Graduation is a special time for many parents and grandparents as they watch their children cross the stage to take their first steps into adulthood.
For one Marion family, the ceremony held special significance.
Alice Jane (Williams) McGlothlin walked across the Pleasant High School graduation stage in 1951. And 75 years later, almost to the day, she watched as her great-grandsons Evan Sickmiller and Noah Roettger took home Pleasant High School diplomas of their own.
At 93 years old, McGlothlin believes she’s the last graduate of her class still alive. McGlothlin was given special recognition at the 2026 Pleasant commencement ceremony.
“Pleasant is just like a really tight community and there’s just a lot of family feeling there of closeness and I just feel like that’s always been that way with Pleasant,” said Kelly Rush, McGlothlin’s granddaughter and Sickmiller’s mother. “We’ve loved our kids going to Pleasant. We’ve always had great experience.”
Changes from the last 75 years
In the last 75 years, there’s been plenty of changes to her alma mater. For one, her high school, which held all Pleasant’s students at the time, has been torn down and replaced. McGlothlin was able to secure a brick from the building as a keepsake.
While in school, McGlothlin remembers being a fairly good student: she was in the top third of her class of 21 people. She once came in third place for Marion County in a statewide contest featuring Ohio history.
Her great-grandsons had a completely different experience in high school their seniors years. Sickmiller only attends school in person for one period and takes the rest of his classes online using the College Credit Plus program. Roettger leaves school early to attend his afternoon engineering classes at Tri-Rivers Career Center.
During her time at Pleasant, McGlothlin was quiet and didn’t stay in touch with many of her peers after graduation. The one exception was Pauline Dall Hartle, who became a lifelong friend.

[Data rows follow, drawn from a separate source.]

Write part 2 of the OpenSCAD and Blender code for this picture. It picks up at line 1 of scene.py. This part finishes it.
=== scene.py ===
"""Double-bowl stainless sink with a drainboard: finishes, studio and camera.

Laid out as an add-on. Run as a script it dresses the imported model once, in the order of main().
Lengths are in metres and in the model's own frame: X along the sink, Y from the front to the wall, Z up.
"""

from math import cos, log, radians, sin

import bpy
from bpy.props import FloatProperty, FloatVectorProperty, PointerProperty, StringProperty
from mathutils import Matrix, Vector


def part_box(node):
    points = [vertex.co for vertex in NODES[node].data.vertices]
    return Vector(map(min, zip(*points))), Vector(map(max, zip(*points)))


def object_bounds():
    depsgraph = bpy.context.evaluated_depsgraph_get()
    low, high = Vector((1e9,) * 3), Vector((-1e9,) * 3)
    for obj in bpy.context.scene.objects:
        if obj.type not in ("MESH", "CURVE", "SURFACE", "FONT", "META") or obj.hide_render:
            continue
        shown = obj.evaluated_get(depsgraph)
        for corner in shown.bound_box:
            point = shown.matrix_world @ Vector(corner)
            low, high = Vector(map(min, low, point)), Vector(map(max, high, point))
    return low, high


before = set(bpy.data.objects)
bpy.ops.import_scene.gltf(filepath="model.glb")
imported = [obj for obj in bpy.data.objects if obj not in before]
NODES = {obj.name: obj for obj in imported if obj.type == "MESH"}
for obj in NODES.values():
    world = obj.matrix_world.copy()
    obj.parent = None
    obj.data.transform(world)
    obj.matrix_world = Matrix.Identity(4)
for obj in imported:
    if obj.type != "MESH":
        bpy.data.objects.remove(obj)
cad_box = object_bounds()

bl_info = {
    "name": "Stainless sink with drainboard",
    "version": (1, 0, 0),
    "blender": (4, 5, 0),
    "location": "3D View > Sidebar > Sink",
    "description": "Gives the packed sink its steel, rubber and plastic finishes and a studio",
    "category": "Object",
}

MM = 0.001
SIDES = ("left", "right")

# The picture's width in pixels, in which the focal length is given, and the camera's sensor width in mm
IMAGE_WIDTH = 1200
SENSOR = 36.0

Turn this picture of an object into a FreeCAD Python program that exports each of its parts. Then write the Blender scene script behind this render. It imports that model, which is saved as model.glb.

She remembers her home economics class fondly. The class gave assignments like making homemade jelly using apples students picked themselves.
“I learned to be a nurse in Home Ec,” McGlothlin said. “You wouldn’t believe it. We learned how to give baths. We learned how to take their temperature both ways.”
After graduation, McGlothlin would find love with Ernie McGlothlin after a chance encounter.
“He was sitting in a car with a friend that I knew from school,” McGlothlin said. “He started talking to me and I got in with him, and he asked me for a date. So I went out with him two weeks later, and two weeks after that, he proposed to me.”
The couple married a year after McGlothlin graduated from high school. Together, they raised five children. McGlothlin still lives in Marion in the same home she’s resided in since 1955.
Ernie McGlothlin died in 2015 at the age of 85. The couple was married for 63 years.
Her grandsons, Sickmiller and Roettger, plan to continue their education at Spring Arbor University and Ohio State University, respectfully. Sickmiller plans to play basketball, the same sport his great-grandmother played. Though, McGlothlin admits the rules were a little different for girls in her time.
“The ball never came to me when I was playing,” McGlothlin said. “I would just stand there watching everybody else play ball.”
As her great-grandchildren prepared to take the graduation stage, McGlothlin is excited to see them take the next step in growing up. When asked if she had any advice for her great-grandsons, McGlothlin kept it short:
“Get a job and settle down, and don’t switch partners,” McGlothlin said with a smile.